Too much tension and too little harmony makes a picture (or book, or song) discordant, unpleasant. Too much harmony and too little tension makes it boring and predictable.
Pop music and cookie-jar paintings tend to lean towards the harmonic side. Avant-garde art tends to lean towards tension.

Example: in the picture below, the wires across the sky are slanted. If they were horizontal and if the tree in the middle had been totally vertical, the whole thing (to me) would be too harmonious and thus boring. It would have lost the precious tension.

Hope I'm helping.


Basic courses on composition usually explains about "L" compositions, triangle compositions, circle compositions, etc. I think this is a good start, because it makes you start to think about the frame and elements as a whole. But of course as an artist advances, he goes beyond those basic shapes.

9 comments:

Bruce said...

I once heard a lecture by a photographer of some local note that all photographs, even "still" photos had movement. He said that in a still photo, the viewer's eyes moved around the photo, and that through composition, the photographer could control the way the eye moves over and focuses on the image. By controlling the movement of the eyes, you affect the impression it has on the viewer. Easier said then done, but his images seemed to make it work.

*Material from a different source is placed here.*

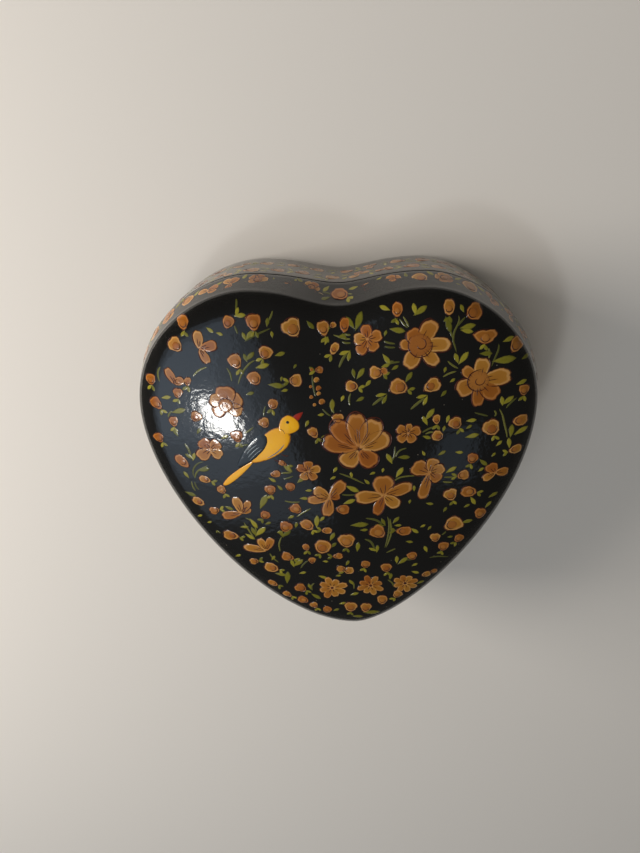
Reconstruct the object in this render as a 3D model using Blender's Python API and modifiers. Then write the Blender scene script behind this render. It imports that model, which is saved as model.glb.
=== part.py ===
"""Heart-shaped trinket box: a papier-mache base tray with a glued-in collar, and a domed lift-off lid.

Blender 4.5, metres, +Z up.  The box rests flat on its floor panel at Z = 0, with the heart's point
towards -Y and its two lobes towards +Y.  The origin is under the middle of the box's outer sizes.
Each glued-up piece is its own object.  The base's three pieces hang on one empty and the lid's two
on another, so moving the empty "lid" straight up takes the lid off.
"""

import math

import bmesh
import bpy
from mathutils import Vector

MM = 0.001

# Driving dimensions of the whole box
WIDTH = 114.3 * MM           # across the lobes, 4 1/2 inches
LENGTH = 116.0 * MM          # from the point to the tops of the lobes
HEIGHT = 38.1 * MM           # resting face to the top of the dome, 1 1/2 inches

# The heart's outline.  It is shaped by hand, so its two sides differ a little and the point leans.
POINT_Y = -LENGTH / 2
LOBE_Y = LENGTH / 2
WIDEST_Y = 21.2 * MM
NOTCH_DEPTH = 2.85 * MM      # how far the notch dips below the lobes
NOTCH_X = 0.9 * MM
LEFT_SHARE = 0.503           # share of the width that lies left of X = 0
RIGHT_LOBE_X = 23.3 * MM
LEFT_LOBE_X = -22.7 * MM
POINT_LEAN = 4.4 * MM        # the point's shift towards +X
# How far each curve keeps the direction that it starts or ends with
NOTCH_REACH = 5.7 * MM
LOBE_IN_REACH = 10.9 * MM
LOBE_OUT_SHARE = 0.413       # of the distance from the lobe's top to the side
SIDE_REACH = 23.7 * MM
RIGHT_FLANK_REACH = 35.9 * MM
LEFT_FLANK_REACH = 32.3 * MM
RIGHT_POINT_REACH = 16.9 * MM
LEFT_POINT_REACH = 27.3 * MM

# Heights and thicknesses
WALL_THICK = 2.6 * MM        # pressed paper pulp
FLOOR_THICK = 2.6 * MM
COLLAR_THICK = 1.6 * MM
GAP = 0.3 * MM               # glue line, and the lid's running gap over the collar
PARTING_Z = 22.6 * MM        # where lid and base meet
LIP_HEIGHT = 1.0 * MM        # the lid's wall stands upright this far and then leans in
GLUE_Z = 27.0 * MM           # where the crown is glued on the lid's wall
COLLAR_TOP_Z = 26.2 * MM
EDGE_ROUND = 0.5 * MM
RIM_ROUND = 0.25 * MM

# The lid's outside: a wall that leans in, a shoulder rounded as a quarter ellipse, and a low dome
EDGE_Z = 31.2 * MM           # where the wall meets the shoulder
EDGE_IN = 1.9 * MM           # how far the wall has leaned in there
NOTCH_EXTRA_IN = 1.6 * MM    # it leans in further at the notch
NOTCH_EXTRA_WIDTH = 12.0 * MM
SHOULDER_IN = 6.5 * MM
SHOULDER_UP = 2.8 * MM
DOME_RISE = HEIGHT - EDGE_Z - SHOULDER_UP
DOME_CENTRE = Vector((0.0, 6.0 * MM))
VALLEY_DEPTH = 1.2 * MM      # a soft dip that runs in from the notch
VALLEY_WIDTH = 13.0 * MM
VALLEY_REACH = 8.0 * MM
# The crown's inside has a smaller shoulder, which keeps the wall at its thickness
INNER_EDGE_Z = EDGE_Z - 0.8 * MM
INNER_SHOULDER_IN = SHOULDER_IN - WALL_THICK
INNER_SHOULDER_UP = EDGE_Z + SHOULDER_UP - WALL_THICK - INNER_EDGE_Z

OUTLINE_POINTS = 96
SHOULDER_STEPS = 6
DOME_STEPS = 6
COLLECTION = "heart_trinket_box"


# ---------------------------------------------------------------------------------- the outline

def bezier(start, leave, arrive, end, share):
    """The point at share (0 to 1) along a cubic Bezier curve."""
    rest = 1.0 - share
    return (start * rest ** 3 + leave * (3 * rest ** 2 * share)
            + arrive * (3 * rest * share ** 2) + end * share ** 3)


def half_curves(side_x, lobe_x, flank_reach, point_reach):
    """The three curves of one side, from the notch over the lobe and down the flank to the point."""
    way = Vector((math.copysign(1.0, side_x), 0.0))
    down = Vector((0.0, -1.0))
    notch = Vector((NOTCH_X, LOBE_Y - NOTCH_DEPTH))
    lobe = Vector((lobe_x, LOBE_Y))
    side = Vector((side_x, WIDEST_Y))
    point = Vector((POINT_LEAN, POINT_Y))
    out = LOBE_OUT_SHARE * abs(side_x - lobe_x)
    return [
        (notch, notch + way * NOTCH_REACH, lobe - way * LOBE_IN_REACH, lobe),
        (lobe, lobe + way * out, side - down * SIDE_REACH, side),
        (side, side + down * flank_reach, point + way * point_reach, point),
    ]


def evenly_spaced(path, count):
    """count points spaced evenly along a closed path of many points."""
    closed = path + [path[0]]
    travelled = [0.0]
    for a, b in zip(closed, closed[1:]):
        travelled.append(travelled[-1] + (b - a).length)
    spaced = []
    k = 0
    for i in range(count):
        goal = travelled[-1] * i / count
        while travelled[k + 1] < goal:
            k += 1
        share = (goal - travelled[k]) / (travelled[k + 1] - travelled[k])
        spaced.append(closed[k].lerp(closed[k + 1], share))
    return spaced


def heart_outline():
    """The box's outer outline as points, clockwise seen from above, starting at the notch."""
    steps = 60
    left_x = -WIDTH * LEFT_SHARE
    right_x = WIDTH + left_x
    right_side = half_curves(right_x, RIGHT_LOBE_X, RIGHT_FLANK_REACH, RIGHT_POINT_REACH)
    left_side = half_curves(left_x, LEFT_LOBE_X, LEFT_FLANK_REACH, LEFT_POINT_REACH)
    right = [bezier(*curve, k / steps) for curve in right_side for k in range(steps)]
    left = [bezier(*curve, k / steps) for curve in left_side for k in range(1, steps + 1)]
    middle = Vector(((left_x + right_x) / 2, 0.0))
    return evenly_spaced([p - middle for p in right + left[::-1]], OUTLINE_POINTS)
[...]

I think this is why some still images seem to come alive, while others just seem "flat" or "dead."

Tommy said...

Eolake.. Composition, I'm glad that this subject came up again. I've been reading a book on composition and you recently had a posting of a picture that you say has good composition. It's a posting from May 13th 2009 of an old neighborhood covered in snow.

I've looked and thought about that picture quite a bit while thinking on the book that I'm reading. The book doesn't (unless I haven't gotten to it yet) talk about lines in a photo being what makes good composition, which if I remember right you thought was what made it a well composed picture.

I would really appreciate it if you could take a minute and make some additional comments on that picture as to what makes it's compostition good.

Eolake Stobblehouse said...

Tommy, I've updated the post in an attempt to answer you.

The Dissonance said...

I can't count the number of times I've seen a photo where I wish the photographer had been two steps to the right or left. They seems to see the subject but not what the things behind the subject do to the pictures.

neeraj said...

Too much tension and too little harmony makes a picture (or book, or song) discordant, unpleasant. Too much harmony and too little tension makes it boring and predictable.

It reminds me on Max Bense, who tried to applicate mathematics and informatics on aesthetics (http://en.wikipedia.org/wiki/Max_Bense). He called the first aspect "chaos" and the second "monotony".

However, IMO this doesn't help very much to make a good picture, but it might be a help to look at it afterwards.

Creating and analyzing are complementary counterparts.

Tommy said...

"Tommy, I've updated the post in an attempt to answer you."

Thanks, I appreciate it and read and re-read your comments and believe that I understand.

I found your short answer very interesting in light of your longer one. You short answer was emotional and with feeling about the image on the picture. My short answer would be similar but for slightly different reasons. The image reminds me of an old town in the western part of state of Massachusetts (USA). Our family's homestead was there and it is very hilly with streets just like those shown. So for me, I also like the image for personal or emotional reasons.

Now, your long answer. Lines. I see what you are referring to and understand with your use of tension vs. harmony. That was very well put and easy to understand.

So therefore, if I'm following you correctly there are really three elements here. Individual emotion, Harmony and Tension. By Individual emotion I mean; that looks good to me or it doesn't, for whatever reason.

If I may, just a little more on this word, composition. Those wires, the tree, etc. was already there. By that I mean, the photographer did not create that scene, he/she just recorded it. He/she didn't create the composition, it was there.

If a painter paints a picture, he/she creates the composition. It gets composed by the artist. This is not really true in photography, unless you're real good with Photoshop. I understand that this discusion is headed nowhere, because the term composition is widely used in photography so to question like this is useless. But, and there's always a but... If any of this is correct, than how do you compose a picture? Can you compose a picture or is it just thought of that way when it is viewed after the fact?

Gee, I hope this makes sence and you don't kick me off your blog.

Eolake Stobblehouse said...

Yes, you use things that are already there. You make the composition by using your viewpoint to select what things to include in the picture, and where they sit in relation to each other. You also use the light, time of day, time of year, how wide a lens to use, etc.

Tommy said...

Thanks for your help, I'm feeling much more comfortable with this term composition now. As I often do, I was digging into it too much looking for that elusive definition, of which there really isn't one.

So I'll relax and rely on those old sayings...
If it looks good, it is good.
-and-
Beauty is in the eye of the beholder.

Eolake Stobblehouse said...

Com means "together" pose means "to put". Compose just means to put things together.